Brit Forced to Resign for Criticizing Jews
Source: Jewish Chronicle, August 18, 2000
Labour Councillors Quit Party Whip Over
Holocaust Day Row
By Bernard Josephs, Political Editor
A LABOUR councillor has resigned the party whip after a row over how to mark Holocaust Memorial Day in a rural community.
The dispute stemmed from a meeting between the chief executive of North Norfolk district council and councillors, which failed to produce a programme.
Labour councillors — who share power with the Liberal Democrats — reacted angrily at the revelation that their representative at the meeting, deputy council leader Roy Haynes, had claimed in a letter to the chief executive, Bruce Barrell, that “in terms of atrocities, the Jews themselves are not entirely blameless.”
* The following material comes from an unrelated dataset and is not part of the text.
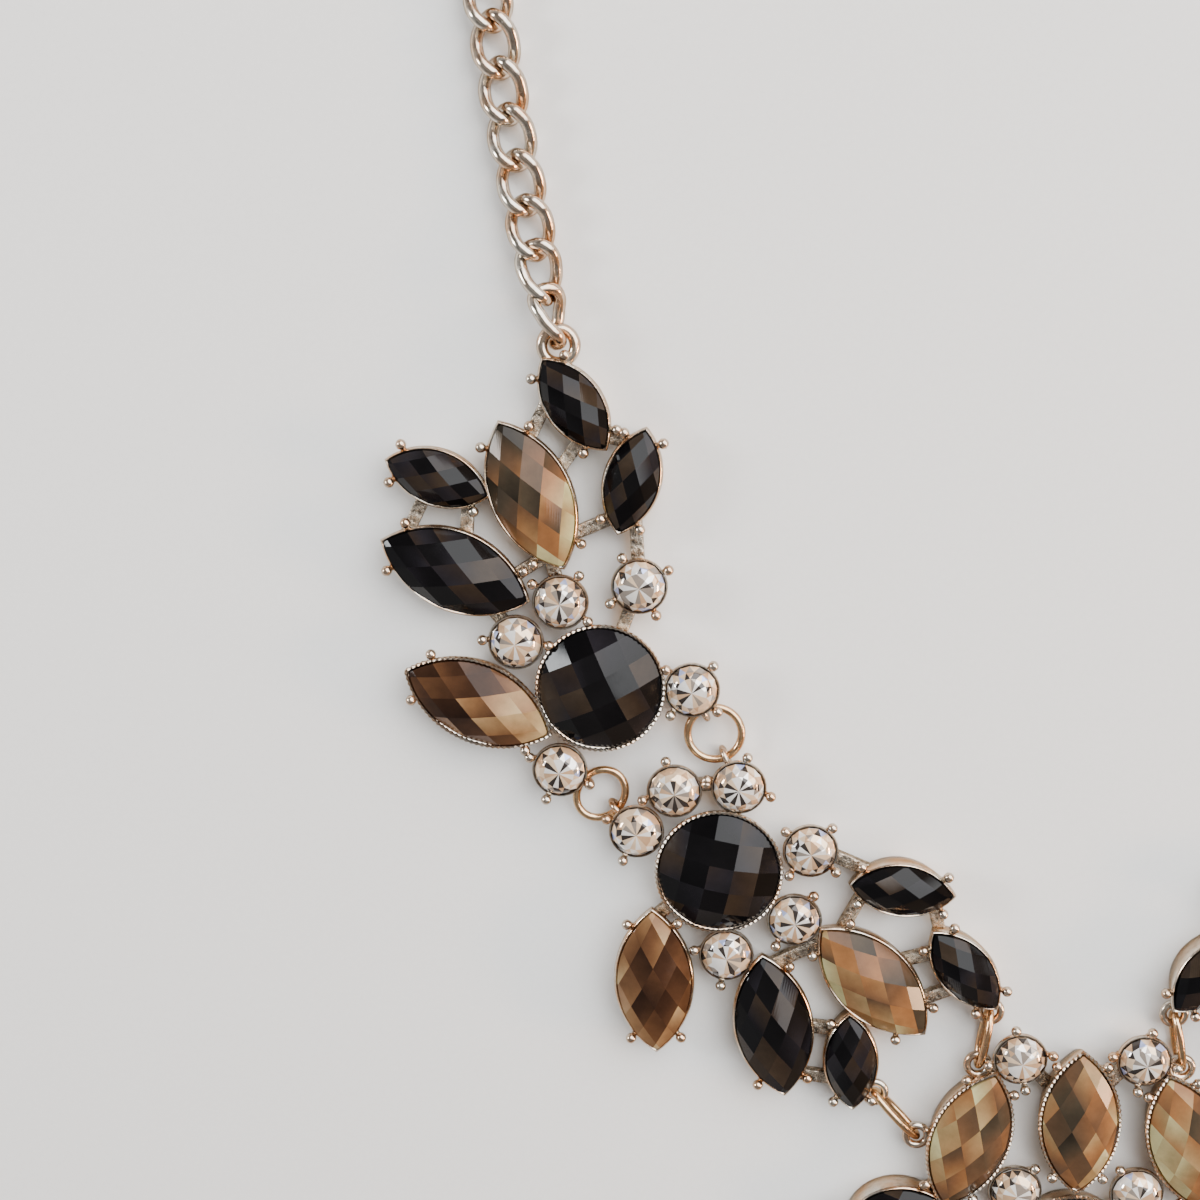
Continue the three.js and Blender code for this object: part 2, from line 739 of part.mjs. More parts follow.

Mr Haynes told the JC that although he believed that the Holocaust was “a disaster of the first magnitude and should not be forgotten,” he recalled the activities of the “Stern Gang in the late ’40s and, more recently, [events in] Palestine.”
Internal protests prompted North Norfolk Labour Party to launch an inquiry into his remarks. But Mr Haynes and a sympathetic Labour councillor, Liz Cornwall, decided to relinquish the party whip.
Meanwhile, there was also anger that no agreement had been reached on marking Holocaust Day.
Labour group leader Councillor Mike Cullingham was “surprised and disappointed.” Remembering the Holocaust was not just an “issue for the past.”
He was supported by the council’s only Jewish member, Aubrey Poberefsky of Labour, who described Mr Haynes’s letter as “disgusting and unacceptable.”